Il cammino delle riforme
Riprendere quelle interrotte

Tre governi a guida Pd avvicendatisi; estromissione dal Senato di Silvio Berlusconi; esordio degli «uni che valgono uno», i pentastellati; tutti i leader dei principali partiti politici fuori dalle assemblee legislative; presidenti di Camera e Senato privi di una precedente esperienza politica. Queste le principali, disorganiche evidenze lasciateci in eredità dalla diciassettesima legislatura appena conclusasi. Una legislatura caratterizzata da un governo spesso in bilico, che per sopravvivere ha avuto molto spesso bisogno del voto di fiducia nei due rami del Parlamento e di numerosi cambi di casacca.

Senza alcun dubbio, il progetto di riforma Costituzionale ha rappresentato la vicenda politica di maggior rilievo. Portato avanti inizialmente con un accordo tra Pd e Forza italia, venuto meno l’accordo è proseguito con la velleitaria scelta di Renzi di fare ricorso ad un referendum nel quale, com’era prevedibile visto l’ampio schieramento contrario, ha prevalso il no. Oggi, dopo un anno di governo Gentiloni, ci troviamo nel bel mezzo di nuove elezioni che dovrebbero rappresentare il momento più alto e solenne della democrazia e che, viceversa, stanno dando ampia testimonianza di un’evidente, pericolosa crisi sociopolitica e valoriale.

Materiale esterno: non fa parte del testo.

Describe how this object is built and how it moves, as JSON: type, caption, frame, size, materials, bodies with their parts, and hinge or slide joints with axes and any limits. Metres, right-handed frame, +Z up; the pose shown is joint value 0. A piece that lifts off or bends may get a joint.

I segnali spia di questa condizione derivano proprio dalla progressiva mortificazione del collante comunitario e civico delle stesse elezioni, che hanno perso la capacità di rappresentare il momento privilegiato di un contatto diretto e responsabile tra il popolo e gli aspiranti candidati. Lo scenario politico si sta sempre più drammaticamente caratterizzando per le risse e gli insulti tra candidati e per le tante improbabili promesse. Ne consegue un diffuso disinteresse popolare, con un preventivabile largo astensionismo.

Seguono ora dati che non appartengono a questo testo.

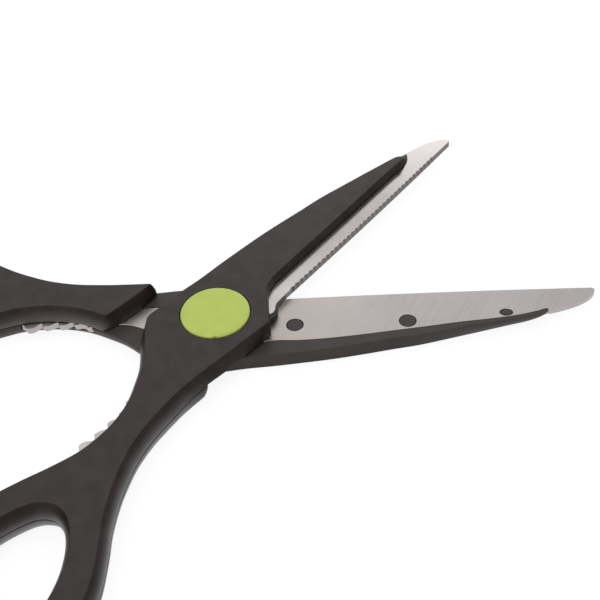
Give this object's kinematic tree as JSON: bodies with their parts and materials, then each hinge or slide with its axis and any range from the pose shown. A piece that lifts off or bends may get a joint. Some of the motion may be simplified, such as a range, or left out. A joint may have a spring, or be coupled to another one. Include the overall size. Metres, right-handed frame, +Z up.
{
  "type": "multipurpose scissors",
  "caption": "Kitchen scissors with black moulded handles over steel blades, a finely toothed edge, nutcracker teeth in the handles and a round green pivot cap, lying open.",
  "frame": {"origin": "on the pivot's axis, in the plane that the scissors rest on, at the centre of the nut's outer face", "axes": "+X along the middle of the open blades to the tips, +Z up along the pivot's axis, +Y to the upper blade's side"},
  "size_m": [0.21, 0.1644, 0.0107],
  "materials": {
    "blade_steel": "finely brushed, matt on the outer strip",
    "black_plastic": "satin moulded",
    "green_plastic": "satin moulded",
    "screw_steel": "turned, bright",
    "white_plastic": "moulded bearing plastic"
  },
  "bodies": {
    "lower_half": {"lower_blade": "blade_steel", "lower_outer_shell": "black_plastic", "lower_inner_shell": "black_plastic", "pivot_nut": "screw_steel", "pivot_screw": "screw_steel", "pivot_bush": "white_plastic", "wave_washer": "screw_steel"},
    "upper_half": {"upper_blade": "blade_steel", "upper_outer_shell": "black_plastic", "upper_inner_shell": "black_plastic", "pivot_cap": "green_plastic"}
  },
  "joints": [
    {"name": "pivot", "type": "hinge", "parent": "lower_half", "child": "upper_half", "pos_m": [0, 0, 0], "axis": [0, 0, 1], "range_deg": [-42.5, 55]}
  ]
}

L’attuale legge elettorale, permanendo la condizione di tre poli irriducibilmente conflittuali, fa sì che dopo il voto si giunga quasi inevitabilmente ad accordi tra coalizioni difficilmente governabili o, in alternativa, che si vada a nuove elezioni. Tale situazione di possibile prolungata destabilizzazione istituzionale fa riflettere su alcuni benefici che, soprattutto in termini di stabilità, sarebbero derivati dall’approvazione della riforma costituzionale bocciata il 4 dicembre 2016. Oggi avremmo una Carta Costituzionale, certamente incompleta e suscettibile di ulteriori interventi, ma che intanto ci avrebbe assicurato: la fine del bicameralismo perfetto con un Senato ridotto da 315 a 100 unità, con minori poteri legislativi e composto prevalentemente da eletti nei consigli regionali; la possibilità per i cittadini di indire referendum «propositivi» in grado di dare vita ad esperienze di democrazia diretta; il diritto delle donne all’equilibrio di genere nelle Camere e nei Consigli regionali; le minoranze parlamentari con un proprio statuto e il diritto di fare ricorso alla Consulta contro le leggi elettorali imposte dalla maggioranza; definitiva abolizione del Cnel e delle province; una più chiara definizione dei compiti delle Regioni e dello Stato; le retribuzioni dei 917 Consiglieri regionali sensibilmente ridotte, in quanto agganciate alla retribuzione del sindaco del capoluogo regionale; il governo privato della possibiltà di limitare l’azione parlamentare con decriti omnibus, maxiemendamenti e fiducie.

Perché non aprire la campagna elettorale anche a riflessioni su questi temi? Ciò darebbe la possibilità di assistere a confronti politici di ben altra portata rispetto agli attuali, dai quali potrebbe emergere, pur rimanendo ciascuno sulle proprie posizioni programmatiche, la volontà di riprendere il filo interrotto delle riforme costituzionali. E chissà che proprio la presenza di visioni politiche strategiche di più ampio respiro non possa portare al voto una parte dei tanti probabili astenuti.